Sábio quem souber viver com toda profundidade, os meandros sutis e inspiradores da primavera. Terá armazenado para estações futuras, mais desgastantes, força e lembranças, assim como a revindita das agruras já passadas.
Porque sou do tempo em que havia espaço para todos e havia jardins...
Que tempo é esse? De que espaço estamos falando? De quem estamos falando? Falamos dos idosos, dos velhos, das pessoas que estão com mais de 60 anos. A vida média das pessoas aumentou, hoje já se vive mais de 90 anos lúcido e forte e a pergunta que fica é: o que fazer com nossos velhos?
Não podemos ignorar a existência deles e muito menos sua capacidade de ação, seu conhecimento, sua vontade de agir e ser útil. Precisamos utilizar esse repertório de saberes, devemos recorrer à sapiência armazenada do velho, saber resgatá-la e ampliá-la.
Do velho e bom provérbio à receita de bolo, dos chás medicinais às cantigas de ninar, das brincadeiras às sortes nas noites de junho, das histórias contadas na cozinha ao passeio na praça ao redor do coreto, das técnicas de trabalho à construção de uma engenhoca, das maneiras de se cultivar o solo aos costumes familiares... tudo isso são vivências!
Relembrar, recordar, rememorar, só podemos nos recorrer a esses artifícios se nos permitirmos viver. O ritmo atual da vida é muito rápido, o tempo parece ser cada vez mais curto, nossos compromissos aumentam a cada dia, acumulamos obrigações e deveres que nem sempre são nossos, nos impomos sermos lindos, ricos e felizes e quase sempre esquecemos de viver.
Na correria do dia-a-dia sequer olhamos o ambiente em que estamos, nossos companheiros de trabalho, nossos filhos, nossa casa, e assim vamos passando o tempo sem criar vínculos fortes com nada, tudo é descartável, da roupa ao eletrodoméstico e até os amigos.
Sábio quem souber viver com toda profundidade..., sábio quem souber cultivar amizades verdadeiras, sábio quem se permitir sonhar, sábio quem somar, multiplicar e depois dividir para ampliar e disseminar saberes, sábio quem souber ouvir e refletir.

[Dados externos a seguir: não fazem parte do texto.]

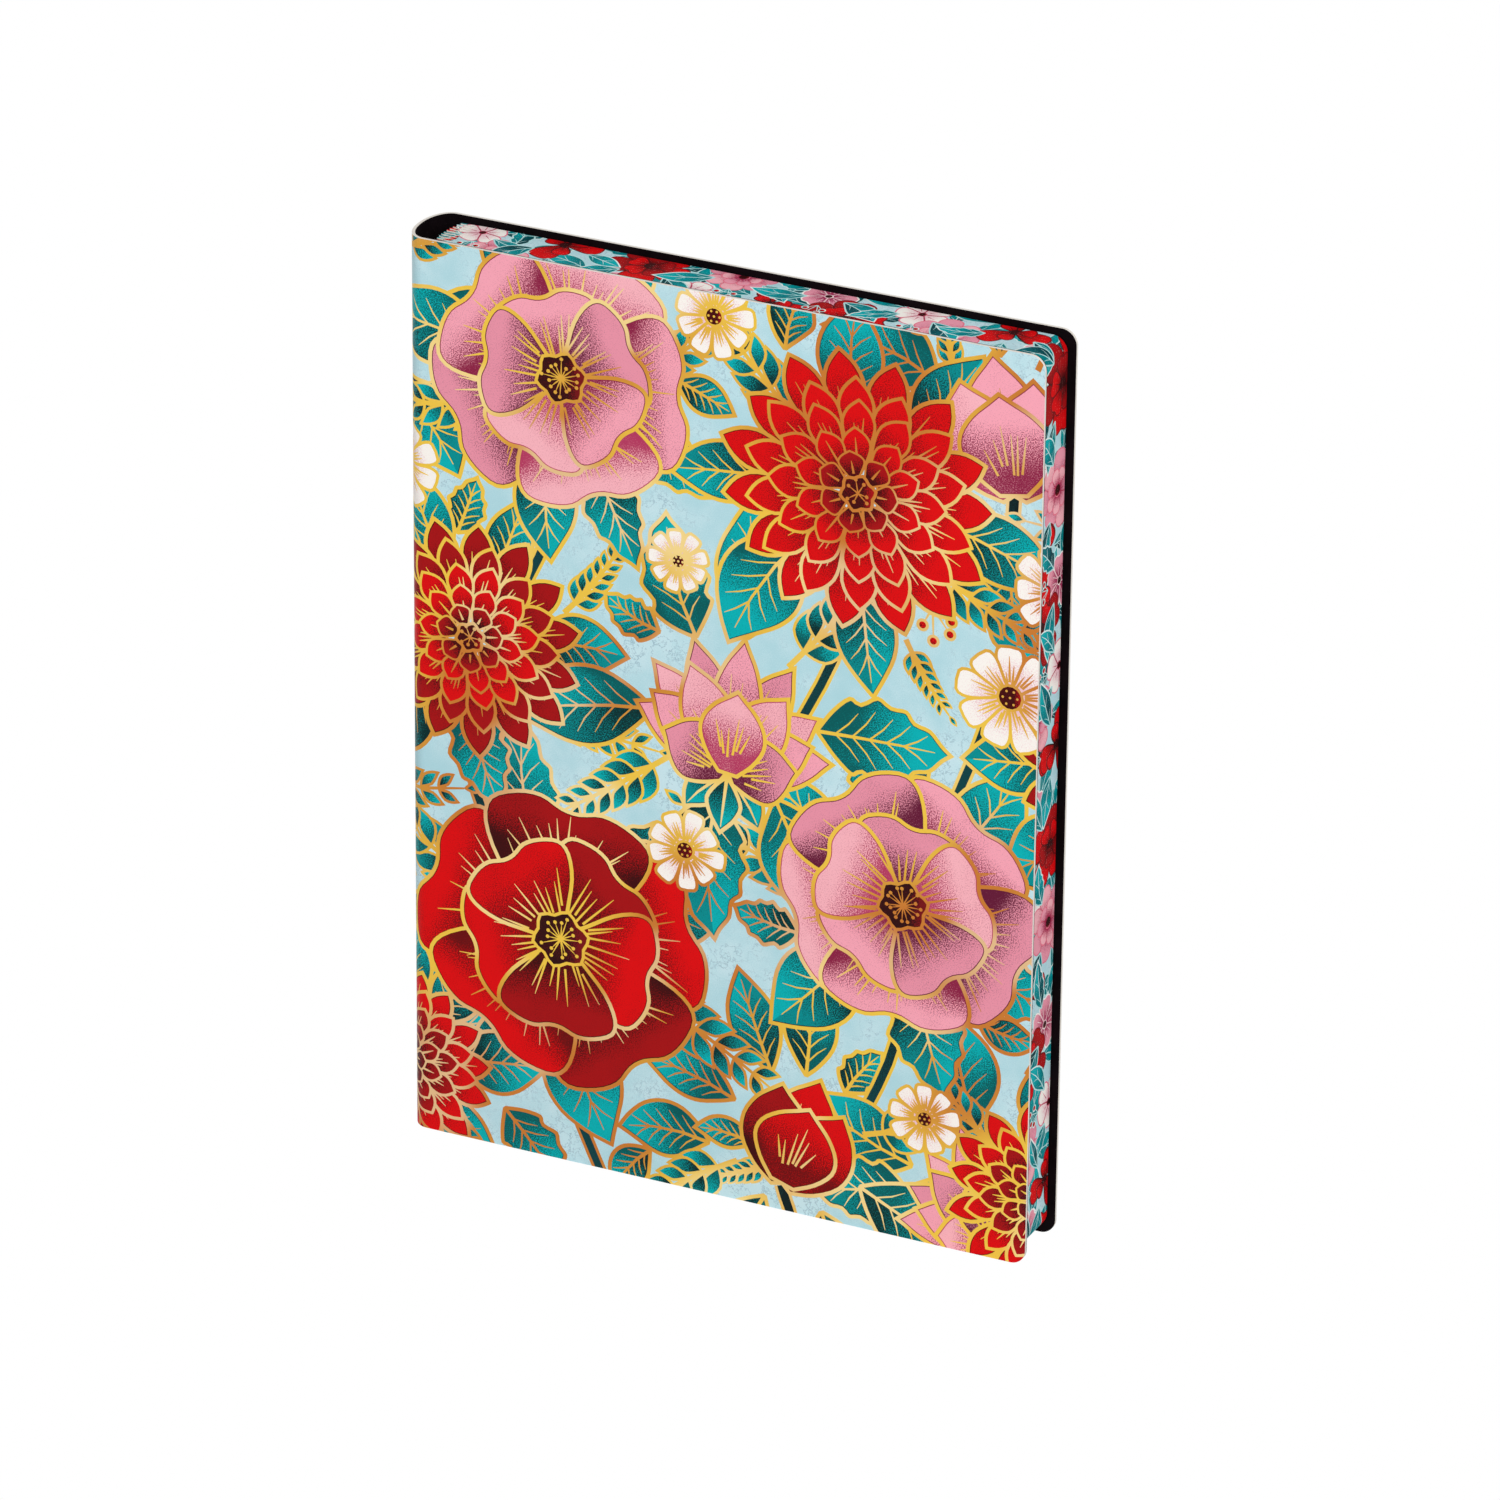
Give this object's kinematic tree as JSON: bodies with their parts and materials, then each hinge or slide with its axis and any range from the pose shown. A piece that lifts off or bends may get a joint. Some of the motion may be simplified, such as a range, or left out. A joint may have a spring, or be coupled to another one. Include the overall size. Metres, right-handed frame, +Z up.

Estamos no inverno... o inverno é o cômputo de todo um passado, uma sabedoria feita de vivência, experiências sedimentadas através de risos e lágrimas e muito amor... todas as estações vividas ainda vibram em nós e estas longas noites de inverno são a ocasião propícia que a vida nos oferece para recordarmos.
Na memória dos mais velhos é que está nossa grande herança. É o velho que detém saberes, é do velho a função de lembrar e aconselhar, é dele que deveríamos extrair a sabedoria, a competência, as experiências, pois ele é o guardião de tradições, de histórias, que devem se reproduzir e gerar muitas outras, através de gerações e gerações.
Resgatar, registrar, ativar essa memória fará dos nossos velhos pessoas transmissoras de talentos e saberes tão úteis à sociedade e à preservação da cultura e de nós, sujeitos receptores, pessoas melhores, mais atentas, mais cuidadosas, mais capacitadas a entender e continuar construindo a história do nosso país.
Revigoramo-nos recordando antigos amanheceres... sábio quem souber viver com toda profundidade... terá armazenado para estações futuras, mais desgastantes, força e lembranças... na esteira do destino, rico é aquele que sabe cultivar, e a cultura é própria do homem.
(*) Leila Grassi é professora de Cultura Brasileira, colaboradora de Ju Machado-Escritório de Arte. As citações foram retiradas do livro Estações, de Adelaide Reis de Magalhães.